EXERCISE DESCRIPTION
Repeat verbatim, and only, the lines of the data below, beginning at the line that contains "Recreate this object as parametric FreeCAD" and stopping after the line that contains "SEAT_DEPTH = 0.62".

--- SUPPLIED RECORDS ---

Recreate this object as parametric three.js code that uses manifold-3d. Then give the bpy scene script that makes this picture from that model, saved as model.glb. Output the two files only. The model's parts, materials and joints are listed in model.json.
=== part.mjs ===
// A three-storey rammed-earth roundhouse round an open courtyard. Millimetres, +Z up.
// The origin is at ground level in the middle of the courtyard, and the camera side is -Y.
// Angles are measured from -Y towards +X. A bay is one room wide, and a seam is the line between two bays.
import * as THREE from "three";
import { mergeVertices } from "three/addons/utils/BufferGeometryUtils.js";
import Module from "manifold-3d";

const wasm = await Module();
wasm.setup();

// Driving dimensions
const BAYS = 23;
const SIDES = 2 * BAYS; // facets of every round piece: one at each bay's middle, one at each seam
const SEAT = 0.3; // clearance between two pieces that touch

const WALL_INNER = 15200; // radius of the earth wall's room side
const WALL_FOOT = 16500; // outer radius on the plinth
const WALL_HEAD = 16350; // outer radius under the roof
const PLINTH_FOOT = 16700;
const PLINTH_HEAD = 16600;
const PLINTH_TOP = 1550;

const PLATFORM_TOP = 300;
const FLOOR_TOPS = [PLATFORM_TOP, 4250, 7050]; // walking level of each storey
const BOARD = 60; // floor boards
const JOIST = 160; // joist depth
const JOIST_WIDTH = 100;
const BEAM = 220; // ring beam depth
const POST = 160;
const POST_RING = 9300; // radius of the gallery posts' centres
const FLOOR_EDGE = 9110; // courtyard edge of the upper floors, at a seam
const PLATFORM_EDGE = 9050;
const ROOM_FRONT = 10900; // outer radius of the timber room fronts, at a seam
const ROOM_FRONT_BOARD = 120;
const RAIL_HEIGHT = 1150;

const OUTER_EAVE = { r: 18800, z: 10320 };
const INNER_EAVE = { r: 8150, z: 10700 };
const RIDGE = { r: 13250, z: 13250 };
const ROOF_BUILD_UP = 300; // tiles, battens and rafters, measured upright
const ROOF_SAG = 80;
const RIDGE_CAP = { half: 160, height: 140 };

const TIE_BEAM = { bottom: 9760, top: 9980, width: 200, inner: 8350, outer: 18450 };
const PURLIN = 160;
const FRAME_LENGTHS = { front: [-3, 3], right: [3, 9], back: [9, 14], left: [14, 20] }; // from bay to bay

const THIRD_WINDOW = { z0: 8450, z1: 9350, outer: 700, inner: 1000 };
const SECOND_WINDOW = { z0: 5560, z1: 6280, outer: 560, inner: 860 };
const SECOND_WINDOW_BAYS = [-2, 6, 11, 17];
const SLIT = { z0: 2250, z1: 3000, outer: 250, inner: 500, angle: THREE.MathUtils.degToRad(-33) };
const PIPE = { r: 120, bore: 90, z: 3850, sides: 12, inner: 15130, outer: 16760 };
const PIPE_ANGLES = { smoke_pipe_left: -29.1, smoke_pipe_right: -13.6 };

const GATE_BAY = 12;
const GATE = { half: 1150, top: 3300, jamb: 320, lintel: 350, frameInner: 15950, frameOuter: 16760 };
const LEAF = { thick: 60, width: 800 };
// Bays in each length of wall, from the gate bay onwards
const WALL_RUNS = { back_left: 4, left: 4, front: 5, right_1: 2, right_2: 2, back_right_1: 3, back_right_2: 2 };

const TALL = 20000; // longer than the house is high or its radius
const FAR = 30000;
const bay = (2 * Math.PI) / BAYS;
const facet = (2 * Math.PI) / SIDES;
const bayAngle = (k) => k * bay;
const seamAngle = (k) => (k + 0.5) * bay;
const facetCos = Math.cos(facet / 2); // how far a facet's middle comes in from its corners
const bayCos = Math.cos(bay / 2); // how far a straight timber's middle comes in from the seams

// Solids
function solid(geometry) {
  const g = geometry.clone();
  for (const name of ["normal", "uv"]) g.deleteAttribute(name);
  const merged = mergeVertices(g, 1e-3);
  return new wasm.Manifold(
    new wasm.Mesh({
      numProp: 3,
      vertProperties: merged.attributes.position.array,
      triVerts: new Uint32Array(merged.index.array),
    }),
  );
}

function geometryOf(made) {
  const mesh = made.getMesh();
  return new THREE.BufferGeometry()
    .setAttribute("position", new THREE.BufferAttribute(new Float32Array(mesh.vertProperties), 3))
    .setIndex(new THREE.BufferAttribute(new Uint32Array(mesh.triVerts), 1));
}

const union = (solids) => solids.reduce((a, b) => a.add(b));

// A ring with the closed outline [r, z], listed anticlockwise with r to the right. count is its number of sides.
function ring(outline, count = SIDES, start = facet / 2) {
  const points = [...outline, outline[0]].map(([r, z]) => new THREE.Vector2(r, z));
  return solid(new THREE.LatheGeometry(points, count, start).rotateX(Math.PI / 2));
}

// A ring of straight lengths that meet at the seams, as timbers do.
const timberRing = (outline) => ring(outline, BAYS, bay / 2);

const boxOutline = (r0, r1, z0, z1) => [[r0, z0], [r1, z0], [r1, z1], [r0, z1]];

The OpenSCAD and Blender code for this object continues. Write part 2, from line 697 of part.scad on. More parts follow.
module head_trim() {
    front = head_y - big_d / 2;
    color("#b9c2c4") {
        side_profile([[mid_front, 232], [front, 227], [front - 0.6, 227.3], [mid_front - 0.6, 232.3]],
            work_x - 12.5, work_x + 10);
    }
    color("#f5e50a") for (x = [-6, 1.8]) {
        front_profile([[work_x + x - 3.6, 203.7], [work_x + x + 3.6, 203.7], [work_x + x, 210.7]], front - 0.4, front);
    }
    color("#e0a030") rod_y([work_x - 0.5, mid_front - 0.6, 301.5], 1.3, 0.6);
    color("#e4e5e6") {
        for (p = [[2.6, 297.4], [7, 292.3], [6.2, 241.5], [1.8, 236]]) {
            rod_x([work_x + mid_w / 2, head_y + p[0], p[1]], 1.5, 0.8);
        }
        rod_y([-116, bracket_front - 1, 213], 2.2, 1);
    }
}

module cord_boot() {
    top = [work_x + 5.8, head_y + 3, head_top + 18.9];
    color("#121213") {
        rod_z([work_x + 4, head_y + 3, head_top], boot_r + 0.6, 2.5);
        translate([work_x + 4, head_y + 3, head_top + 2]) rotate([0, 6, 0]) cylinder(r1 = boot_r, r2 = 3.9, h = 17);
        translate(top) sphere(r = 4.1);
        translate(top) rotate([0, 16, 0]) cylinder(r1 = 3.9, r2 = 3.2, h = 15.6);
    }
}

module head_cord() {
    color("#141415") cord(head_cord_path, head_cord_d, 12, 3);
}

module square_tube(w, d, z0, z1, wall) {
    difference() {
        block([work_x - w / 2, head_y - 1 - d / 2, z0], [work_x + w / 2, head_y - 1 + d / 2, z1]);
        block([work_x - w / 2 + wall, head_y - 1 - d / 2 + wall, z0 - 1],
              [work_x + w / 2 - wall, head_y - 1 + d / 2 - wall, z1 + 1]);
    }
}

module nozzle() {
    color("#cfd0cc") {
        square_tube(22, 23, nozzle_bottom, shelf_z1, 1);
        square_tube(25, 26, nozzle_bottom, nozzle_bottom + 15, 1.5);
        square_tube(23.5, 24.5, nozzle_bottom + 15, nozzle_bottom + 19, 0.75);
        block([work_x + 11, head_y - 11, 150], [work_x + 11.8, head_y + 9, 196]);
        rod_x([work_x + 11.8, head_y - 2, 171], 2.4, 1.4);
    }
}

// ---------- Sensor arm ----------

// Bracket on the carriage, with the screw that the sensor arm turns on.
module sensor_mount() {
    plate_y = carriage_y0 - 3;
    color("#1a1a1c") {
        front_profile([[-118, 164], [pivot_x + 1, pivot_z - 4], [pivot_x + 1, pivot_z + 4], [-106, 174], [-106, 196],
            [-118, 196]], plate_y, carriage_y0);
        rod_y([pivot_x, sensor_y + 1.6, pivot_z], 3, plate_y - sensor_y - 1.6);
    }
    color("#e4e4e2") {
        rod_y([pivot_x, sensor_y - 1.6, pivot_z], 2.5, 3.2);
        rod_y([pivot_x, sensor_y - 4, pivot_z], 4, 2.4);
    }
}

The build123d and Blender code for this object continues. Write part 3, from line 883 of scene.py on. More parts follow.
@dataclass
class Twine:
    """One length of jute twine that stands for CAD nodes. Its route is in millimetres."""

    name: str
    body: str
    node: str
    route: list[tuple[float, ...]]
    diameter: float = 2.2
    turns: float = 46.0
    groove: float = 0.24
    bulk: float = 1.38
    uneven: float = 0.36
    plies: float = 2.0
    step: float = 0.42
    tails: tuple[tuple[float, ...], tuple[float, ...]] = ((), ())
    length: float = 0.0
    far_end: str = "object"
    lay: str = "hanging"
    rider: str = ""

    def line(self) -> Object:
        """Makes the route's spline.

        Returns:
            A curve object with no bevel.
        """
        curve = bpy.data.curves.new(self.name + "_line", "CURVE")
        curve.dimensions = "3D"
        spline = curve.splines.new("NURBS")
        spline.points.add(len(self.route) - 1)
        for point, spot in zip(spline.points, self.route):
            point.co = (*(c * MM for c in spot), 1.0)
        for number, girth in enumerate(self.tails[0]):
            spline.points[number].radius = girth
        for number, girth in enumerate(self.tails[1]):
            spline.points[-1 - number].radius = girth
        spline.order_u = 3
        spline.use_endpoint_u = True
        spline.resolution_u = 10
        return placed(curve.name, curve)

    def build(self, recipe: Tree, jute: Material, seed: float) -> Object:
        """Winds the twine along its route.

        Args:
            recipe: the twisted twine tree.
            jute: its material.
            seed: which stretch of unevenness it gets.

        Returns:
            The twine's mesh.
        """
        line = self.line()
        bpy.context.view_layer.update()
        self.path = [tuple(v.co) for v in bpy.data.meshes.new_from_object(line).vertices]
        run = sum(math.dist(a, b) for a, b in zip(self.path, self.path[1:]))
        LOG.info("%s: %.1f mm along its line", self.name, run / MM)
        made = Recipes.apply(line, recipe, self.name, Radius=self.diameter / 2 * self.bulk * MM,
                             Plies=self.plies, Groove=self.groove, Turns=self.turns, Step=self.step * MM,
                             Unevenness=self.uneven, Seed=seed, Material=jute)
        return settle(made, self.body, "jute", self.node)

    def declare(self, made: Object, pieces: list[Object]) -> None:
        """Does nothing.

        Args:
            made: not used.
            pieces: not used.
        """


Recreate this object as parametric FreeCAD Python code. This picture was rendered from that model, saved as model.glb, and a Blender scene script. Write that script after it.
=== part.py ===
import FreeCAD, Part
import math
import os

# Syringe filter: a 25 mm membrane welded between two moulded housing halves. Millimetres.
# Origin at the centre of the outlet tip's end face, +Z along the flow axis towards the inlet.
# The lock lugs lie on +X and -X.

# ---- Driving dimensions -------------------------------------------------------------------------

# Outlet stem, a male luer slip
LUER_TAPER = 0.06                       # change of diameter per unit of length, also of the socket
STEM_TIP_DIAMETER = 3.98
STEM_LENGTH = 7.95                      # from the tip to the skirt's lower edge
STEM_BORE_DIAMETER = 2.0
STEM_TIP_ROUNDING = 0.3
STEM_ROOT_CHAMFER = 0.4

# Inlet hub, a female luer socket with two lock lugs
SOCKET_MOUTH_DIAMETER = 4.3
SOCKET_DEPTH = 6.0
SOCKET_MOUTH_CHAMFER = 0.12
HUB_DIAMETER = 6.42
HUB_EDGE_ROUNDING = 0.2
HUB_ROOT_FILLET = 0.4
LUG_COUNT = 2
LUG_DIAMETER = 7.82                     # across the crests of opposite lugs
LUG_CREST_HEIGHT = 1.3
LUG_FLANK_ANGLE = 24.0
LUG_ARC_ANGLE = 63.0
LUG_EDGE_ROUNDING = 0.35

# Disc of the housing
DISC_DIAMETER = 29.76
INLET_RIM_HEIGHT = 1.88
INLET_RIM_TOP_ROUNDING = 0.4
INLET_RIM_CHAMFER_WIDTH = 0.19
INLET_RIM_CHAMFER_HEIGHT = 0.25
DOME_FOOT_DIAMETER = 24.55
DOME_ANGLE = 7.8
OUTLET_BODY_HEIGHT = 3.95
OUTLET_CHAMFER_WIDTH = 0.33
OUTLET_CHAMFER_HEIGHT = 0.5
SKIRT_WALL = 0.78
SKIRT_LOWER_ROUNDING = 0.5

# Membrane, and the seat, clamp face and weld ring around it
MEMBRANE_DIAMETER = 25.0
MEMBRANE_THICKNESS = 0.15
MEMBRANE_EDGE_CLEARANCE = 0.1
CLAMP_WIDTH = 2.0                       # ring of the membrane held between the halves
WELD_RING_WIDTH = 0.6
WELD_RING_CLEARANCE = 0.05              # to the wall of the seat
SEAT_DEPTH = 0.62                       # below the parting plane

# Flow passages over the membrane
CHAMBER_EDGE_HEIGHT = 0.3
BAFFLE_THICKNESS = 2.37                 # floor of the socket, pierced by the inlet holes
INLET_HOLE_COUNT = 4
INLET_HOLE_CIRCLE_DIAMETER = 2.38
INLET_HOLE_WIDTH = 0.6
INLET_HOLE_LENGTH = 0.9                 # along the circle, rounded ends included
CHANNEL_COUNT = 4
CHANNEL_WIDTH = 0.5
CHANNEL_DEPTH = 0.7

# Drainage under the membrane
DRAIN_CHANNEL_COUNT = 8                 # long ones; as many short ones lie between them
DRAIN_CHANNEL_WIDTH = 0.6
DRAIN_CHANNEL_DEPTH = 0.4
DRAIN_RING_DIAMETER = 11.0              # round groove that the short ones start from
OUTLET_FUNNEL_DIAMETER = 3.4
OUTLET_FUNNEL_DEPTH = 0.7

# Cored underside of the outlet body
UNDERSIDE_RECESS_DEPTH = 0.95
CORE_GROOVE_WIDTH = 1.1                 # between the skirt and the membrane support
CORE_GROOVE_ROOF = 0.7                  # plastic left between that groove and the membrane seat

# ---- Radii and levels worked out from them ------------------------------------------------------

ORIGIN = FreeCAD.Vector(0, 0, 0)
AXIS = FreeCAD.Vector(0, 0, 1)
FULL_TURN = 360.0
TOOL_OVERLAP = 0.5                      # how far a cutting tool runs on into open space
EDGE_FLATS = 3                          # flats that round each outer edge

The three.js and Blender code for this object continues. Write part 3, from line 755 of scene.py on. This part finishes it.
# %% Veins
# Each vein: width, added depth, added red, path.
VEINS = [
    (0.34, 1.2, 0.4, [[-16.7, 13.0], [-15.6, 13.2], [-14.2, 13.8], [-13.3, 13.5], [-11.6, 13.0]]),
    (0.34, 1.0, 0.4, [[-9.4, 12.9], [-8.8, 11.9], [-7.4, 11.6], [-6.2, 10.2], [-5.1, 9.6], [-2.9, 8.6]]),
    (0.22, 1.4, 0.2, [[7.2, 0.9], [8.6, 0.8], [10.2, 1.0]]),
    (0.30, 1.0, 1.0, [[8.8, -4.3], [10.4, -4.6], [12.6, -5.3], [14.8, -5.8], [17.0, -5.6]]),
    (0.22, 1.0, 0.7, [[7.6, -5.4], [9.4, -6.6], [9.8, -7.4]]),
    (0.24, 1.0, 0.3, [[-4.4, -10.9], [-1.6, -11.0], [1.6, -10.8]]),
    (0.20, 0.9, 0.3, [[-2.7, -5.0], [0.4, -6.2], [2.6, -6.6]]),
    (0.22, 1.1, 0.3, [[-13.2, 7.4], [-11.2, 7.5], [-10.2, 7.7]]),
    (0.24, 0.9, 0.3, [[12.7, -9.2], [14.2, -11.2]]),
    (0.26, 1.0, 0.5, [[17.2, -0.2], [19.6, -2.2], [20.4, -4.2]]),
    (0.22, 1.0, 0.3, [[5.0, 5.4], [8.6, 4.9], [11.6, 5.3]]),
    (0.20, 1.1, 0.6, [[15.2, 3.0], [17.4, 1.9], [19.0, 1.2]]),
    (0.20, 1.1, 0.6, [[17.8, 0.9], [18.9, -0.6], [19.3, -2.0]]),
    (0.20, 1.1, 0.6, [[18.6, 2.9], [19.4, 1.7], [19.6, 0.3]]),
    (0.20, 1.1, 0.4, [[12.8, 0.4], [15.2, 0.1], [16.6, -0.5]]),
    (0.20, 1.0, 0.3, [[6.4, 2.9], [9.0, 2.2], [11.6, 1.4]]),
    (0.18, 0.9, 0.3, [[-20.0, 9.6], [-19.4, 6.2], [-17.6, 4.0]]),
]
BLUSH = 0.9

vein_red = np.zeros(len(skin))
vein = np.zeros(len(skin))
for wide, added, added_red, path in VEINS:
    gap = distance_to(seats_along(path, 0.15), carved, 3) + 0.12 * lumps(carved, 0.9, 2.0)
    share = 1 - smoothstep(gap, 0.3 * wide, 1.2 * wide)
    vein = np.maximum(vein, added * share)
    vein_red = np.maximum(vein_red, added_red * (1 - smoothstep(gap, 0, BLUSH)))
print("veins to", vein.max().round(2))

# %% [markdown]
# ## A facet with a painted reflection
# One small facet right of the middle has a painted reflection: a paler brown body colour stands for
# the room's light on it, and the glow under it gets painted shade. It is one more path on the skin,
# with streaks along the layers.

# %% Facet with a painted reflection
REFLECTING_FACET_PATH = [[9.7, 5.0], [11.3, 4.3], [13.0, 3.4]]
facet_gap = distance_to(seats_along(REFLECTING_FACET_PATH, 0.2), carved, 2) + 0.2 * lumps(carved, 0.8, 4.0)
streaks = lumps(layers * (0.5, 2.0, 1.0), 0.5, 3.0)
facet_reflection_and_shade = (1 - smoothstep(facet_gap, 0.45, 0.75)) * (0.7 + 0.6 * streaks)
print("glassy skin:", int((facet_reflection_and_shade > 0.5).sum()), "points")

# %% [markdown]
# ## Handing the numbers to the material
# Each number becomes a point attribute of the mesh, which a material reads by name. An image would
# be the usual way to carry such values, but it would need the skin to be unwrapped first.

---

WORKED SOLUTION
Recreate this object as parametric FreeCAD Python code. This picture was rendered from that model, saved as model.glb, and a Blender scene script. Write that script after it.
=== part.py ===
import FreeCAD, Part
import math
import os

# Syringe filter: a 25 mm membrane welded between two moulded housing halves. Millimetres.
# Origin at the centre of the outlet tip's end face, +Z along the flow axis towards the inlet.
# The lock lugs lie on +X and -X.

# ---- Driving dimensions -------------------------------------------------------------------------

# Outlet stem, a male luer slip
LUER_TAPER = 0.06                       # change of diameter per unit of length, also of the socket
STEM_TIP_DIAMETER = 3.98
STEM_LENGTH = 7.95                      # from the tip to the skirt's lower edge
STEM_BORE_DIAMETER = 2.0
STEM_TIP_ROUNDING = 0.3
STEM_ROOT_CHAMFER = 0.4

# Inlet hub, a female luer socket with two lock lugs
SOCKET_MOUTH_DIAMETER = 4.3
SOCKET_DEPTH = 6.0
SOCKET_MOUTH_CHAMFER = 0.12
HUB_DIAMETER = 6.42
HUB_EDGE_ROUNDING = 0.2
HUB_ROOT_FILLET = 0.4
LUG_COUNT = 2
LUG_DIAMETER = 7.82                     # across the crests of opposite lugs
LUG_CREST_HEIGHT = 1.3
LUG_FLANK_ANGLE = 24.0
LUG_ARC_ANGLE = 63.0
LUG_EDGE_ROUNDING = 0.35

# Disc of the housing
DISC_DIAMETER = 29.76
INLET_RIM_HEIGHT = 1.88
INLET_RIM_TOP_ROUNDING = 0.4
INLET_RIM_CHAMFER_WIDTH = 0.19
INLET_RIM_CHAMFER_HEIGHT = 0.25
DOME_FOOT_DIAMETER = 24.55
DOME_ANGLE = 7.8
OUTLET_BODY_HEIGHT = 3.95
OUTLET_CHAMFER_WIDTH = 0.33
OUTLET_CHAMFER_HEIGHT = 0.5
SKIRT_WALL = 0.78
SKIRT_LOWER_ROUNDING = 0.5

# Membrane, and the seat, clamp face and weld ring around it
MEMBRANE_DIAMETER = 25.0
MEMBRANE_THICKNESS = 0.15
MEMBRANE_EDGE_CLEARANCE = 0.1
CLAMP_WIDTH = 2.0                       # ring of the membrane held between the halves
WELD_RING_WIDTH = 0.6
WELD_RING_CLEARANCE = 0.05              # to the wall of the seat
SEAT_DEPTH = 0.62                       # below the parting plane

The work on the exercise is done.